2a-1) Douglas Jerrold (hrsg.): The Illuminated Magazine. Bd. I. London 1843

Das sozialkritische Magazin wurde von Lintons republikanischem Freundeskreis aus dem Umfeld des satirischen Punch-Magazine betrieben. Der investigative Report über Kinderarbeit unter Tage stammt aus der Feder des exzentrischen Dichters und Abenteurers Richard Hengist Horne, dessen politisch engagierte Theaterstücke vorbildhaft für Linton waren.

2a-2) W.J. Linton (hrsg.): The Illuminated Magazine. New series, Bd. I, London 1845

Linton reduzierte in der Nachfolge von Jerrold als Herausgeber das Format des Illuminated Magazine beträchtlich und verfasste einen Grossteil der Artikel aus Kostengründen selbst.

2a-3) Thomas Spence: Münzen, u. a. “Spence´s Plan / You Fools / Or Starvation forever ” ca. 1790 – 96

Der frühkommunistische englische Jakobiner hatte um die Jahrhundertwende mit Graffitikampagnen und einer Unzahl selbst geprägter Münzen für seinen Plan einer egalitären Bodenreform geworben. Das System selbst verwalteter ländlicher Kommunen, das er angestrebt hatte, inspirierte Jahrzehnte später das Programm der Chartistischen Landreform-Bewegung.

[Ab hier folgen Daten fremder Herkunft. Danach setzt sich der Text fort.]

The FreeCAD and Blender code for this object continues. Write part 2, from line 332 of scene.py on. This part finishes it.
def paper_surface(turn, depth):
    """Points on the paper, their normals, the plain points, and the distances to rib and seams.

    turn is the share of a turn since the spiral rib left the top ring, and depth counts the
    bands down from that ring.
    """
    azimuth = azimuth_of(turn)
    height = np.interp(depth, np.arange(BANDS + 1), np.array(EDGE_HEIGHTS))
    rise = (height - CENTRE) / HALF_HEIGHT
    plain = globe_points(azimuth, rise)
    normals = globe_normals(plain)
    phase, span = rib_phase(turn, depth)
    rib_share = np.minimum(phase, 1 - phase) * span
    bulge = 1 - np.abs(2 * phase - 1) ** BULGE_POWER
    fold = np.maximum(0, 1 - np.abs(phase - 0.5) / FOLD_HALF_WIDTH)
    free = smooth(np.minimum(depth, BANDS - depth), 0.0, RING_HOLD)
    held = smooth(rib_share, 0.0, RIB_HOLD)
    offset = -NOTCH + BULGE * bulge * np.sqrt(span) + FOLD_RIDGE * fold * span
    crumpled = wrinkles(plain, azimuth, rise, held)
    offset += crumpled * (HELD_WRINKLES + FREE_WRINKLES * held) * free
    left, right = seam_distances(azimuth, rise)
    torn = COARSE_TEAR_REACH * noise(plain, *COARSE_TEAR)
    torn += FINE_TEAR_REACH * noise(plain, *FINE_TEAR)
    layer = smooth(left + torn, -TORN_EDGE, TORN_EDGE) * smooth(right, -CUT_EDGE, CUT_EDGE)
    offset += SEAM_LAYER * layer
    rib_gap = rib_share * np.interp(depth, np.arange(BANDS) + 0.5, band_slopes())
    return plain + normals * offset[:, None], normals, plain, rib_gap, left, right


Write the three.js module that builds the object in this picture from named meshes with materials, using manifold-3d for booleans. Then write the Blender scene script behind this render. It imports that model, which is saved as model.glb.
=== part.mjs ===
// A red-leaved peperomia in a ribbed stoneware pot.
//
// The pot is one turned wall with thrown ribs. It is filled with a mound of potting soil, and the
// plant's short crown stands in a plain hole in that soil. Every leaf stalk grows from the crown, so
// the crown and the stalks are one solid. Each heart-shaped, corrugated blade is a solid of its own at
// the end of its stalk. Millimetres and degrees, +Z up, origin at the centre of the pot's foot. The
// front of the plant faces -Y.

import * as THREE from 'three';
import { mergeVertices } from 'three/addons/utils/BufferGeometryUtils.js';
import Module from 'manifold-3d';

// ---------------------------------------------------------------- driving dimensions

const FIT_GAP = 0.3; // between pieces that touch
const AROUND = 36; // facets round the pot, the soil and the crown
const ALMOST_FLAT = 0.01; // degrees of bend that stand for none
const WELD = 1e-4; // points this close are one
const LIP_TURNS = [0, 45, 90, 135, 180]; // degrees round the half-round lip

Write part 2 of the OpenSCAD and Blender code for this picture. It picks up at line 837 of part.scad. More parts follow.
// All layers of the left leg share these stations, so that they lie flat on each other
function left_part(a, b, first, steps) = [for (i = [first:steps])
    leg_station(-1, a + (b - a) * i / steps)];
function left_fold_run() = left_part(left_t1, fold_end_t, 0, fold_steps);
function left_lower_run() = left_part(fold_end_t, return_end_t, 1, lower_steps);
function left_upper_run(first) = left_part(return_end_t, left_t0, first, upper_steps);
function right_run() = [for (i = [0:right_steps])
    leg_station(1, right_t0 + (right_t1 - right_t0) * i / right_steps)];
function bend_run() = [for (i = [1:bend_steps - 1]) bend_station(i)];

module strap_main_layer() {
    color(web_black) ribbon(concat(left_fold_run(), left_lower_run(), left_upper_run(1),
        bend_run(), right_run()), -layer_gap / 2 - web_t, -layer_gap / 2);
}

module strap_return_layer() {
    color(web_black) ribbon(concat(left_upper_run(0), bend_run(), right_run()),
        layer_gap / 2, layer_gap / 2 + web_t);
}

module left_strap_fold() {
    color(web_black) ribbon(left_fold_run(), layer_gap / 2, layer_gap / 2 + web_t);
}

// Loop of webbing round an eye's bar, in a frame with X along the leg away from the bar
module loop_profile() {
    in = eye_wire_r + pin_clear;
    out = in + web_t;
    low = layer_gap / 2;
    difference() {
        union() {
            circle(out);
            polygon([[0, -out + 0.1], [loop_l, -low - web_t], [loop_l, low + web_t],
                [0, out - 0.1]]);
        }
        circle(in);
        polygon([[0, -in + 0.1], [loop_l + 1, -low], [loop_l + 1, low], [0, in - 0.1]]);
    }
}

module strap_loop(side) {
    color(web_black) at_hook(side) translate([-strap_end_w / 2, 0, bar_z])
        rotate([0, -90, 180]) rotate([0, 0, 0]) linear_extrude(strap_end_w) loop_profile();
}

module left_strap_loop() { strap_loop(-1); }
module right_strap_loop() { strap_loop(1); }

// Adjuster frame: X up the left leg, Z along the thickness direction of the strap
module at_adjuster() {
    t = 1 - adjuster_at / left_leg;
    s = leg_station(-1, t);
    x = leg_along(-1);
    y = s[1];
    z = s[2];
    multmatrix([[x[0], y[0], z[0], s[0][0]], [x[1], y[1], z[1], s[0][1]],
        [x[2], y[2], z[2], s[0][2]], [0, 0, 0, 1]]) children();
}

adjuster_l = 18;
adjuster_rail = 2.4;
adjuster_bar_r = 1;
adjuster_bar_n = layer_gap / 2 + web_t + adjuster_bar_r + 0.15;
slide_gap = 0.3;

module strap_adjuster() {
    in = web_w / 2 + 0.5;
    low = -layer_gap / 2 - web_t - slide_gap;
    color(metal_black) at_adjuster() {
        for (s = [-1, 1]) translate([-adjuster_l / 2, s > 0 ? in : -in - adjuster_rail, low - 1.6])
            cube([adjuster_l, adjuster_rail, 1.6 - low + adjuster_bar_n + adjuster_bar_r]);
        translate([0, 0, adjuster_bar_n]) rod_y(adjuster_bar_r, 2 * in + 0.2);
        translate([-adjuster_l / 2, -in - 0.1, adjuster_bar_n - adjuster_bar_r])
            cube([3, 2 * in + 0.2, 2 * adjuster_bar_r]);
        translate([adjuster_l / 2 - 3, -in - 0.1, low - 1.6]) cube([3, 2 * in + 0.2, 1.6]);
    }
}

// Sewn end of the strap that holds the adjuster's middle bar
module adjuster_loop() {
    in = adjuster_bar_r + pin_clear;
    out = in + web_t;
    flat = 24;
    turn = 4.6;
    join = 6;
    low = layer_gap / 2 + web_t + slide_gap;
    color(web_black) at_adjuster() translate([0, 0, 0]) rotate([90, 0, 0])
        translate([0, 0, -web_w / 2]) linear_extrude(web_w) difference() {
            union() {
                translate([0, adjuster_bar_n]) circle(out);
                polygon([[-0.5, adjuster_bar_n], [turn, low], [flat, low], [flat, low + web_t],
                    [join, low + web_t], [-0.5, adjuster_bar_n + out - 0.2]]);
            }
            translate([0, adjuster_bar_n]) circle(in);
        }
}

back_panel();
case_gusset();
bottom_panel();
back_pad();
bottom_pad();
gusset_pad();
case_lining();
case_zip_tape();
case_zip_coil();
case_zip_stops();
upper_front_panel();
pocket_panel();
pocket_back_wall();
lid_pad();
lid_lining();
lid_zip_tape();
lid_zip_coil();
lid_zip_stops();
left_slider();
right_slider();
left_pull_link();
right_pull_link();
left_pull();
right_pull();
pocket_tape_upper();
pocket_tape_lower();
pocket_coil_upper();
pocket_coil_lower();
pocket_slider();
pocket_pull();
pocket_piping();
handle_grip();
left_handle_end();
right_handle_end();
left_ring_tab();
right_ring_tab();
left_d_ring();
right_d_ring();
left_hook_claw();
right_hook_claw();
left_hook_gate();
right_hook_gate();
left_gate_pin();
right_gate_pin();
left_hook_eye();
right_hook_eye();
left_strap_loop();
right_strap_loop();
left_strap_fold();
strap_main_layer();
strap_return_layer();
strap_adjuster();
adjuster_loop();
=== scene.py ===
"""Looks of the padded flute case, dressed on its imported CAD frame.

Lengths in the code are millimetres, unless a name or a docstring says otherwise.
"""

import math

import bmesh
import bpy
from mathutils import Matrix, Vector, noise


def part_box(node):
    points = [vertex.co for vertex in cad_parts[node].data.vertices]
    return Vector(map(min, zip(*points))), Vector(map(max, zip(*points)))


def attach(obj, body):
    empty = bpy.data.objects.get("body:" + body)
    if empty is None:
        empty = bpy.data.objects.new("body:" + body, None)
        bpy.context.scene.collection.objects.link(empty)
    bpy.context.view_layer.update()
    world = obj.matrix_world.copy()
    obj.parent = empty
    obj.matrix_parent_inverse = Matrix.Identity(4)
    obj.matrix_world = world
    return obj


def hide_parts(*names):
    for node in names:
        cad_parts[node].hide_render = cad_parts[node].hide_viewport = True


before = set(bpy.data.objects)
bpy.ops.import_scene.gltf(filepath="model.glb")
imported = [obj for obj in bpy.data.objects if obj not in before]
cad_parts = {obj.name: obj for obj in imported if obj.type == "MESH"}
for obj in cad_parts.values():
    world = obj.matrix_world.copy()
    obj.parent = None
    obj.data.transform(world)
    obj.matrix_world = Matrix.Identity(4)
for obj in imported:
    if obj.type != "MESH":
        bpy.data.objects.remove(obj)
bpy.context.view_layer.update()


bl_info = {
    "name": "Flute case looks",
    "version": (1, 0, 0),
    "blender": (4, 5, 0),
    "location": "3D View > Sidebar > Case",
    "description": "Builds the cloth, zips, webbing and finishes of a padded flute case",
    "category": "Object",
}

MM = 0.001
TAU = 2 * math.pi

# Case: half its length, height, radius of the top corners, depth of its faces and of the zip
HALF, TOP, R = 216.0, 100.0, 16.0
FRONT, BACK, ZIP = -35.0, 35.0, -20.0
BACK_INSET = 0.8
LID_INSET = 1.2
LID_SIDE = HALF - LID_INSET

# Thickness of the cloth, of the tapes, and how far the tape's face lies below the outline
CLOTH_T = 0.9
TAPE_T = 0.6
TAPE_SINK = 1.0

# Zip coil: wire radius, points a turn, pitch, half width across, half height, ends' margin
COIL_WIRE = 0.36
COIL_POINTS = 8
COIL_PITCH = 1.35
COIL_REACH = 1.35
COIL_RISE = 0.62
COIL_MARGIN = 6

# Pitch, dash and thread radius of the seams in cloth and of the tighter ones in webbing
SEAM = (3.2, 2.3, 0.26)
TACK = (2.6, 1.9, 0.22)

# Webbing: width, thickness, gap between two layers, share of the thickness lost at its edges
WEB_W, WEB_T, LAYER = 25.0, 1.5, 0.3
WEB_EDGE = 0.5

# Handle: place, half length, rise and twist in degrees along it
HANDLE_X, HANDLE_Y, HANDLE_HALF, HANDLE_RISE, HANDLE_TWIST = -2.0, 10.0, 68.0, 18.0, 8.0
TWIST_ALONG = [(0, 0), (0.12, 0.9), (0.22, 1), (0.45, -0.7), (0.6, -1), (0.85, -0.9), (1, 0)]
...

2a-4) Feargus O’Connor: A Practical Work on the Management of Small Farms. Manchester 1843 (6. Auflage, 1847)

Der wegen seiner Gewaltbereitschaft umstrittene Feargus O’Connor war der durchsetzungsfähigste Führer der Chartistenbewegung. Ihm war es gelungen die großen Massen zu mobilisieren. Im Zug seiner Landreformbewegung veröffentlichte er dieses Handbuch, das die Industriearbeiterschaft in praktischer Landwirtschaft unterrichten sollte.

2a-5) W.J. Linton: Bob-Thin or Poorhouse Fugitive. London 1845

Während der erste Teil des illuminierten Poems, Bob-Thin, auf emblematische Weise die urbane Misere abbildet entwickelt der zweite Teil, Poorhouse Fugitive, in naturlyrischen Bildern eine Vision ländlicher Gemeinschaft, die als Unterstützung der Landreformbewegung angelegt war.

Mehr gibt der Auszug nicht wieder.